## [JOB]
Going from the top of the data below, give again each line through the one containing "from FreeCAD import Vector", both ends kept.

## [DATA SEGMENT]
↓↓↓
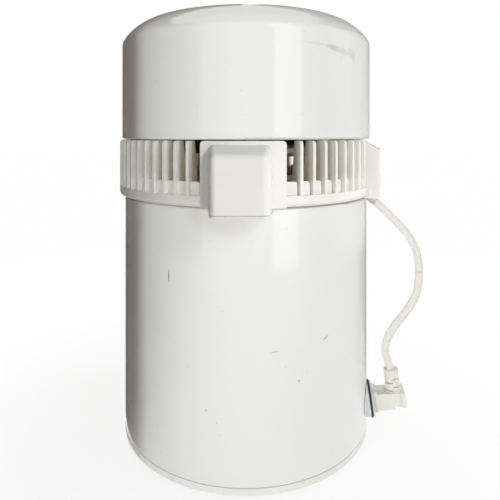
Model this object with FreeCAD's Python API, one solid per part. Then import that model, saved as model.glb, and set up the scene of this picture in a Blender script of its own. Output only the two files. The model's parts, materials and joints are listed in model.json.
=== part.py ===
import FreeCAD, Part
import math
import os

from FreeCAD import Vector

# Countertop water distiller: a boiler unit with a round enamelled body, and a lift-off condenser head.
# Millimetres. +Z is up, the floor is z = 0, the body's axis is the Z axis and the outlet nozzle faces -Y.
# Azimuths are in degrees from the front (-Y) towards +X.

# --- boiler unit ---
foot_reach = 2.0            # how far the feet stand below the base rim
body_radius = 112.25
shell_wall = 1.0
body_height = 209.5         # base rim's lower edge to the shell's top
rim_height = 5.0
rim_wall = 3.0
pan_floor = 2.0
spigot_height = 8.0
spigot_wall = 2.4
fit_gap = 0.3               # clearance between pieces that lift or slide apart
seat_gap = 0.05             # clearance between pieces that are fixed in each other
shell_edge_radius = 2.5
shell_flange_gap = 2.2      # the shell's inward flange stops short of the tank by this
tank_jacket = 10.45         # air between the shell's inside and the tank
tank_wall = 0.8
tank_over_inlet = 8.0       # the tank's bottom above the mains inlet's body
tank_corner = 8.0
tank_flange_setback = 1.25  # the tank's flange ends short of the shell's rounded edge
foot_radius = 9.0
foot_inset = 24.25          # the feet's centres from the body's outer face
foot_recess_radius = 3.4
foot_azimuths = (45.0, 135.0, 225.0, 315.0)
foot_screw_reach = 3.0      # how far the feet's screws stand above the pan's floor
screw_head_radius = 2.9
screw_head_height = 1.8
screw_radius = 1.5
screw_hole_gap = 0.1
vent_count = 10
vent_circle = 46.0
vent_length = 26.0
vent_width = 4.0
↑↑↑
## [TASK SOLUTION]
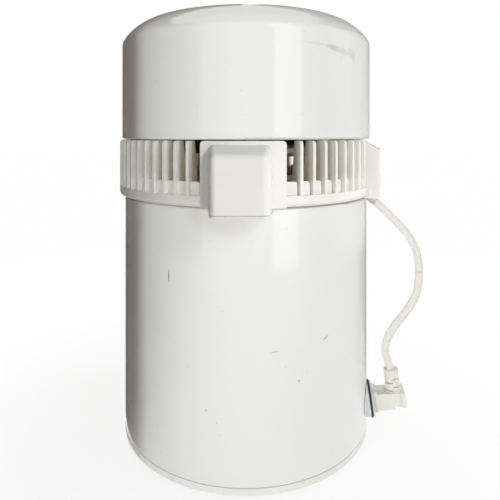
Model this object with FreeCAD's Python API, one solid per part. Then import that model, saved as model.glb, and set up the scene of this picture in a Blender script of its own. Output only the two files. The model's parts, materials and joints are listed in model.json.
=== part.py ===
import FreeCAD, Part
import math
import os

from FreeCAD import Vector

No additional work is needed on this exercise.